L’inerzia in quel momento era tutta per Bama, con Gilbert che commetteva un paio di turnovers dai quali arrivavano altri 10 punti a tabellone. Allo scadere un orribile shovel pass veniva intercettato sulla l.o.s. e riportato in endzone ancora dal DL Marcell Dareus: 24-6.

All’intervallo sembrava finita. Gilbert invece riaccendeva le luci dell’incontro producendo a fine 3° quarto un big play connettendo con il WR Jordan Shipley (td-pass da 44 yards), dopo che alcuni suoi tentativi profondi erano andati lunghi o erano stati malamente droppati (M. Williams). Le yards arrivavano soprattutto grazie ad alcuni lanci corti per Marquis Goodwin, le cui ricezioni fornivano 70 preziose yards.
Con un altro turnover dei Tide sul successivo kickoff, il quarterback poteva anche concedere il bis con Shipley (10 ric, 122yards, 2 TD) e a quel punto soltanto 3 punti separavano le due contenders.

Grazie anche ad una ritrovata consistenza difensiva (preziosi i contributi contro il running game di Sergio Kindle, Lamarr Houston e del safety Earl Thomas, che di recente si è dichiarato per il draft NFL) e ad un insolito errore su agevole FG dell’ottimo kicker Lane Tiffin, a circa 6 minuti dalla fine Gilbert aveva ancora un’opportunità per il più improbabile dei comeback finali, partendo dalle proprie 17 yards. Ma un bellissimo blitz eseguito dal LB Eryk Anders sul “lato cieco” portava al sack con fumble forzato recuperato da Courtney Upshaw.

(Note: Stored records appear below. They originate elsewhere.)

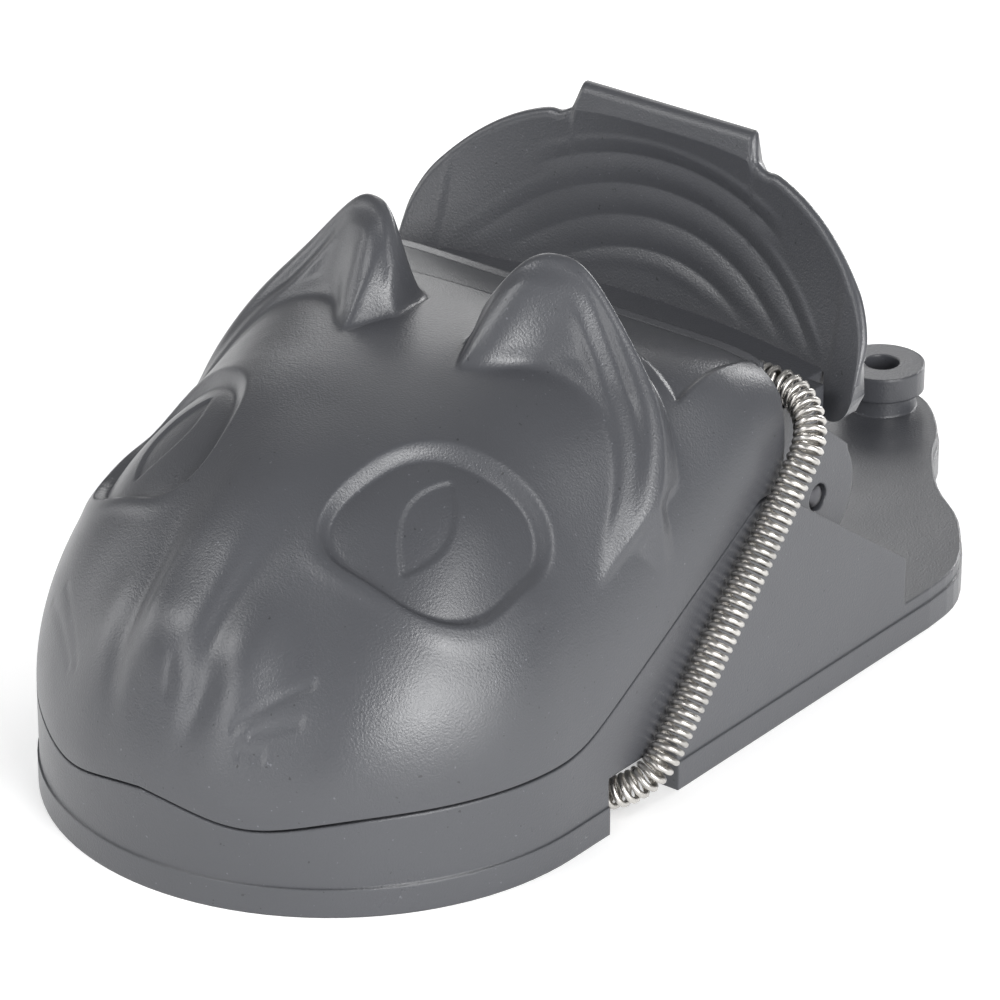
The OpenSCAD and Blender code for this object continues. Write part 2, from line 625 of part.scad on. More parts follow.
// Side plates with the knuckles at their lower ends; they stay in front of the lever's flanks.
module yoke_arms() {
    arm_front = back_y + 0.5;
    arm_back = lever_foot_y - 1;
    both_sides() translate([knuckle_x - knuckle_t / 2, 0, 0]) along_x(knuckle_t) {
        translate([hinge_y, hinge_h]) circle(r = knuckle_r);
        polygon([[hinge_y - knuckle_r, hinge_h], [hinge_y + knuckle_r, hinge_h],
                 [hinge_y + knuckle_r - 1, hinge_h + 3.5], [arm_back, flank_h - 0.5],
                 [arm_back, saddle_h], [arm_front, saddle_h], [arm_front, hinge_h + 3.5]]);
    }
}

module yoke_ribs() {
    both_sides() translate([8, 0, 0]) along_x(1.8)
        polygon([[hinge_y - 3, hinge_h], [hinge_y + 3, hinge_h], [hinge_y + 5, saddle_h - 1],
                 [back_y + 1, saddle_h - 1], [back_y + 1, hinge_h + 4.5]]);
}

module sear_lug() {
    translate([0, hinge_y, hinge_h]) rotate([180 + sear_tilt + jaw_swing, 0, 0])
        translate([-sear_half, 2, -sear_t / 2]) cube([2 * sear_half, sear_reach - 2, sear_t]);
}

module hinge_yoke() {
    color(dark_plastic) difference() {
        union() {
            yoke_wall();
            yoke_saddle();
            yoke_arms();
            yoke_ribs();
            translate([0, hinge_y, hinge_h]) pin_x(barrel_r, 2 * barrel_x);
            sear_lug();
        }
        translate([0, hinge_y, hinge_h]) pin_x(pin_bore_r, body_w);
    }
}

// ---- trigger --------------------------------------------------------------------------------------

module trigger_pedal() {
    cup_pin_r = 1.5;
    color(dark_plastic) difference() {
        union() {
            translate([0, 0, pedal_h]) linear_extrude(pedal_t) {
                translate([0, treadle_y]) circle(d = treadle_d);
                translate([-pedal_half, treadle_y]) square([2 * pedal_half, treadle_lead]);
            }
            translate([0, pivot_y, pivot_h]) pin_x(pivot_h - pedal_h, 2 * pedal_half);
            translate([0, pivot_y, pivot_h]) rotate([pedal_swing, 0, 0]) along_x(2 * sear_half)
                polygon([[post_top.x - 2.4, 0], [1.4, 0], post_top, [post_top.x - 1.4, post_top.y]]);
        }
        translate([0, pivot_y, pivot_h]) pin_x(pivot_r + pin_fit, body_w);
        translate([0, treadle_y, pedal_h - 1]) cylinder(r = cup_pin_r, h = pedal_t + 2);
    }
}

module bait_cup() {
    cup_r = cup_d / 2;
    color(dark_plastic) translate([0, treadle_y, pedal_h]) rotate_extrude()
        polygon([[0, 0], [1.5, 0], [1.5, pedal_t], [cup_r - 0.6, pedal_t], [cup_r, pedal_t + 0.6],
                 [cup_r, pedal_t + cup_h], [cup_r - 1, pedal_t + cup_h], [cup_r - 1, pedal_t + 1],
                 [0, pedal_t + 1]]);
}

module bait_block() {
    bait_r = cup_d / 2 - 1;
    bait_z = pedal_h + pedal_t + 1;
    color(bait_brown) translate([0, treadle_y, bait_z]) rotate_extrude()
        polygon([[0, 0], [bait_r, 0], [bait_r, cup_h - 2], [bait_r - 1, cup_h - 1.2], [0, cup_h - 0.8]]);
}

// ---- spring ---------------------------------------------------------------------------------------

// Cross run: a close coil drawn as one turned rod with a rib for every turn, each with a round crest.
module spring_run(y, z) {
    turns = round(2 * run_half / coil_pitch);
    pitch = 2 * run_half / turns;
    root_r = coil_r - wire_r;
    ribs = [for (i = [0:turns - 1], p = [[0, 0], [0.25, 1], [0.75, 1]])
        [root_r + wire_r * p[1], -run_half + (i + p[0]) * pitch]];
    color(steel) translate([0, y, z]) rotate([0, 90, 0])
        rotate_extrude($fn = 24) polygon(concat([[0, -run_half]], ribs, [[root_r, run_half], [0, run_half]]));
}

module spring_lower_run() { spring_run(lower_run_y, lower_run_h); }
module spring_upper_run() { spring_run(upper_run_y, upper_run_h); }

// A leg's centre line in its own plane: [X, distance along the leg] and its direction, at the length s.
function leg_station(s) = let (a = s / bend_r * 180 / PI, c = (s - path_len + bend_len) / bend_r * 180 / PI)
    s < bend_len ? [leg_x - bend_r * (1 - sin(a)), bend_r * (1 - cos(a)), cos(a), sin(a)]
    : s < path_len - bend_len ? [leg_x, s - bend_len + bend_r, 0, 1]
    : [leg_x - bend_r * (1 - cos(c)), leg_len - bend_r * (1 - sin(c)), -sin(c), cos(c)];

// Corner of the wire's section at the length s, on a coil wound round that centre line.
coil_sides = 6;
wire_sides = 4;
function wire_point(s, corner) = let (
        st = leg_station(s), turn = 360 * s / coil_pitch, b = 360 * corner / wire_sides + 45,
        r = coil_r - wire_r + wire_r * cos(b), axial = wire_r * sin(b),
        x = st[0] + st[3] * cos(turn) * r + st[2] * axial,
        along = st[1] - st[2] * cos(turn) * r + st[3] * axial,
        out = sin(turn) * r)
    [x, lower_run_y + along * cos(leg_angle) - out * sin(leg_angle),
        lower_run_h + along * sin(leg_angle) + out * cos(leg_angle)];

// Coil between two lengths along the leg.
module leg_coil(s0, s1) {
    steps = ceil((s1 - s0) / coil_pitch * coil_sides);
    points = [for (i = [0:steps], c = [0:wire_sides - 1]) wire_point(s0 + (s1 - s0) * i / steps, c)];
    last = steps * wire_sides;
    color(steel) polyhedron(points, concat(
        [[0, 1, 2], [0, 2, 3], [last + 2, last + 1, last], [last + 3, last + 2, last]],
        [for (i = [0:steps - 1], c = [0:wire_sides - 1])
            let (a = i * wire_sides + c, b = i * wire_sides + (c + 1) % wire_sides)
            each [[a, a + wire_sides, b], [b, a + wire_sides, b + wire_sides]]]));
}

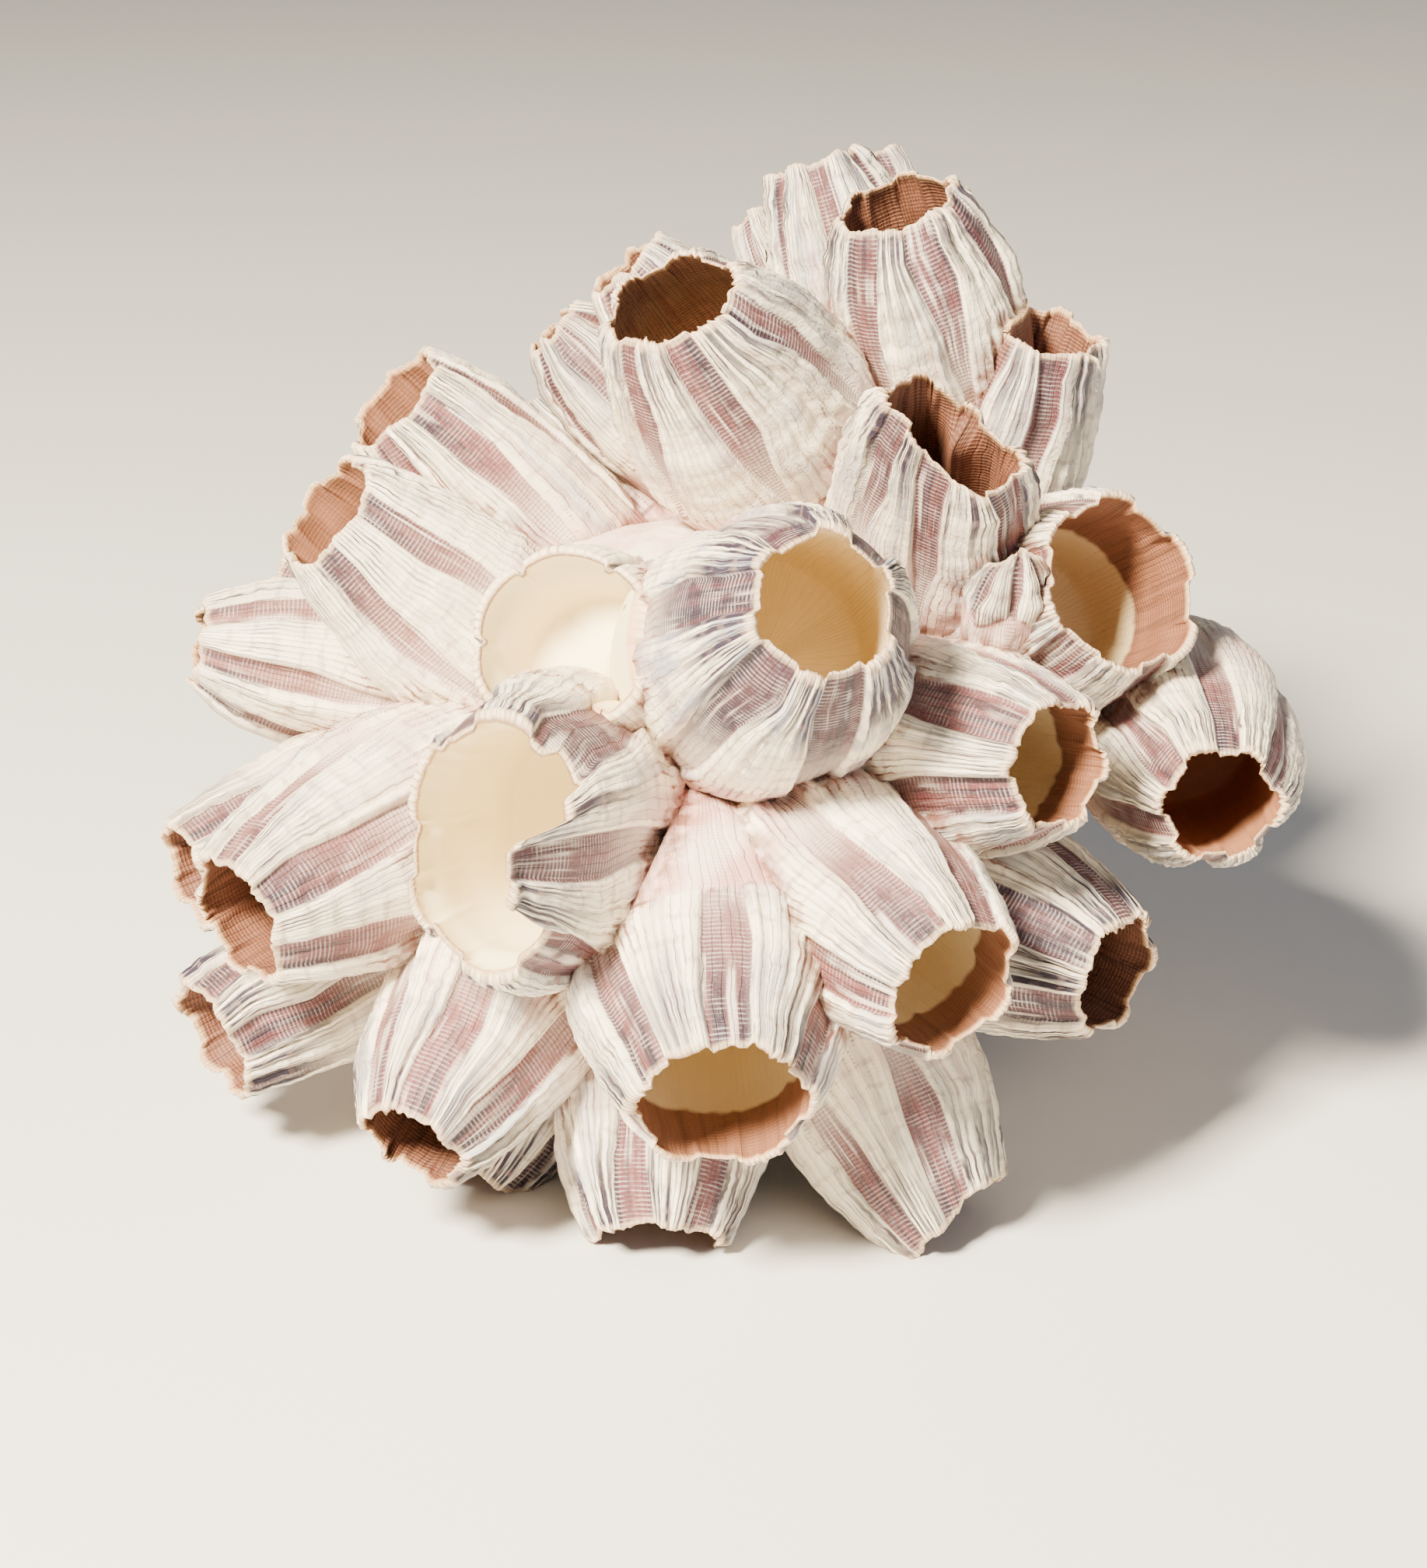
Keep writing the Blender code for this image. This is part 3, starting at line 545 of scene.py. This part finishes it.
def inner_radius(shell, along, depth, turn, seam, rim_relief, chance):
    """Return the hollow's radius: the outer one less a wall that thickens from the rim down.

    Near the rim it follows the outer relief, with a groove behind each seam. Further
    down it is a smooth cup, drawn in at two sides where a shell has a pinch.
    """
    follow = 1 - ease(depth, 0, FOLLOW_DEPTH)
    thickness = shell["wall"] * (RIM_THICKNESS + THICKENING * ease(depth, 0, 6))
    radius = outer_radius(shell, along) * (1 - NARROWING * ease(depth, 4, 16))
    carried = np.minimum(FOLLOW * rim_relief, rim_relief + 0.15) * follow
    radius += carried - thickness - STEP_IN * (1 - follow)
    groove = (1 - ease(np.abs(seam), 0, 0.8)) * ease(depth, 0.4, 2) * (1 - ease(depth, 8, 12))
    groove *= min(1, 2 * shell["tooth"])
    across = np.abs(np.cos(turn * TURN - math.radians(shell["oval_at"])))
    radius *= 1 - shell["pinch"] * (1 - ease(across, 0.0, 0.6)) * ease(depth, 0.5, 4)
    hills = INNER_HILLS * ripple(turn, along / RIPPLE_SPAN, 22, 18, chance)
    return radius + (hills * ease(depth, 0.4, 2) - GROOVE * groove)


# %% Carry the profile round
ROW_CROWDING = 1.3
LINE_WAVES = 2.2
FLOOR_SAG = 1.4
RIM_ROUNDING = 0.12


def dice(name):
    """Return random numbers that depend on a name alone."""
    return np.random.default_rng([ord(letter) for letter in name])


def shell_grid(name):
    """Return a shell's points and what its finish needs to know at each of them.

    Outer radius = plain radius + relief, up to the rim's own height for each column.
    The inner wall goes down from the rim, and the floor's radius shrinks as a cosine
    while its depth grows as a sine.
    """
    shell = whole_shell(name)
    chance = dice(name)
    seams, tips = plate_traits(name)
    foot, length, level, upward, axis = shell_frame(shell)
    outer_rows, inner_rows = GRIDS[shell["grid"]][2:]
    rim_columns = fan_columns(shell, seams, np.ones(1), dice(name + "edge"))
    rim_turn, rim_number, rim_share = (part[0] for part in rim_columns)
    rim = 1 + rim_height(shell, rim_turn, rim_number, tips, chance) / length
    rim = stop_at_ground(shell, rim, rim_turn)

    climb = 1 - (1 - np.linspace(0, 1, outer_rows)) ** ROW_CROWDING
    along = climb[:, None] * rim[None, :]
    edges = dice(name + "edge")
    turn, number, share = fan_columns(shell, seams, climb, edges)
    plain = outer_radius(shell, along)
    seam = share * TURN * plain
    waves = LINE_WAVES * ripple(turn, along / RIPPLE_SPAN, 7, 3, edges)
    line = along * length - shell["cement"] + waves
    outer = plain + outer_relief(shell, along, turn, number, seam, line, chance)

    down = np.linspace(0, 1, inner_rows)[:, None] ** ROW_CROWDING
    inside_along = rim[None, :] - (rim[None, :] - shell["floor"]) * down
    depth = (rim[None, :] - inside_along) * length
    inside_seam = rim_share[None, :] * TURN * plain[-1][None, :] * np.ones_like(depth)
    inside_turn = rim_turn[None, :] * np.ones_like(depth)
    rim_relief = (outer[-1] - plain[-1])[None, :]
    inner = inner_radius(shell, inside_along, depth, inside_turn, inside_seam, rim_relief, chance)
    closing = np.linspace(0, 1, FLOOR_ROWS + 2)[1:-1, None]
    floor_radius = inner[-1][None, :] * np.cos(closing * math.pi / 2)
    floor_along = inside_along[-1][None, :] - FLOOR_SAG / length * np.sin(closing * math.pi / 2)

    radius = np.vstack([outer, (outer[-1:] + inner[:1]) / 2, inner, floor_radius])
    rounded_rim = rim[None, :] + RIM_ROUNDING / length
    along_all = np.vstack([along, rounded_rim, inside_along, floor_along])
    past_rim = len(radius) - outer_rows
    turn_all = np.vstack([turn, np.repeat(rim_turn[None, :], past_rim, axis=0)])
    stretch = shell["oval"] * np.cos(2 * (turn_all * TURN - math.radians(shell["oval_at"])))
    reach = radius * (1 + stretch * np.clip(along_all / 0.5, 0, 1))
    points = foot + along_all[..., None] * length * axis
    points = points + (reach * np.cos(turn_all * TURN))[..., None] * level
    points = points + (reach * np.sin(turn_all * TURN))[..., None] * upward

    inside = np.zeros_like(radius)
    inside[outer_rows + 1:] = 1.0
    points, crease = crowd(name, points, inside > 0.5)
    points[..., 2] = np.maximum(points[..., 2], GROUND)
    floor_depth = np.repeat(depth[-1:], FLOOR_ROWS, axis=0)
    floor_seam = np.repeat(inside_seam[-1:], FLOOR_ROWS, axis=0)
    looks = dict(
        up=along_all * length,
        number=np.vstack([number, np.repeat(rim_number[None, :], past_rim, axis=0)]),
        seam=np.vstack([seam, inside_seam[:1], inside_seam, floor_seam]),
        below_rim=np.vstack([(rim[None, :] - along) * length, depth[:1], depth, floor_depth]),
        line=np.vstack([line, np.full((past_rim, line.shape[1]), FAR)]),
        inside=inside, crease=crease)
    return points, looks


test_points = shell_grid("centre")[0]
print("centre shell grid:", test_points.shape[:2], "lowest", test_points[..., 2].min().round(1))

# %% [markdown]
# ## From grid to mesh
# Every grid closes on itself sideways and ends in one point at the bottom and one on
# the floor of the hollow, so no edge is left open. The finish needs to know which
# column and height it is at. That goes into a UV map, because a UV may jump where the
# last column meets the first, while a value kept on the points may not.

# %% Skin a grid
NUMBERS_ROUND = 3 * PLATES
UV_HEIGHT = 100.0
UNSET = -9.0
pieces = []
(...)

Dopo tre giochi Mark Ingram poteva andare nuovamente in TD dalla 1 yard dando nuovamente 10 punti di vantaggio ai suoi a due minuti dalla conclusione. Successivamente Gilbert veniva intercettato per la seconda volta in serata dal CB Javier Arenas, e anche Richardson poteva mettere la seconda firma sul 37-21 finale.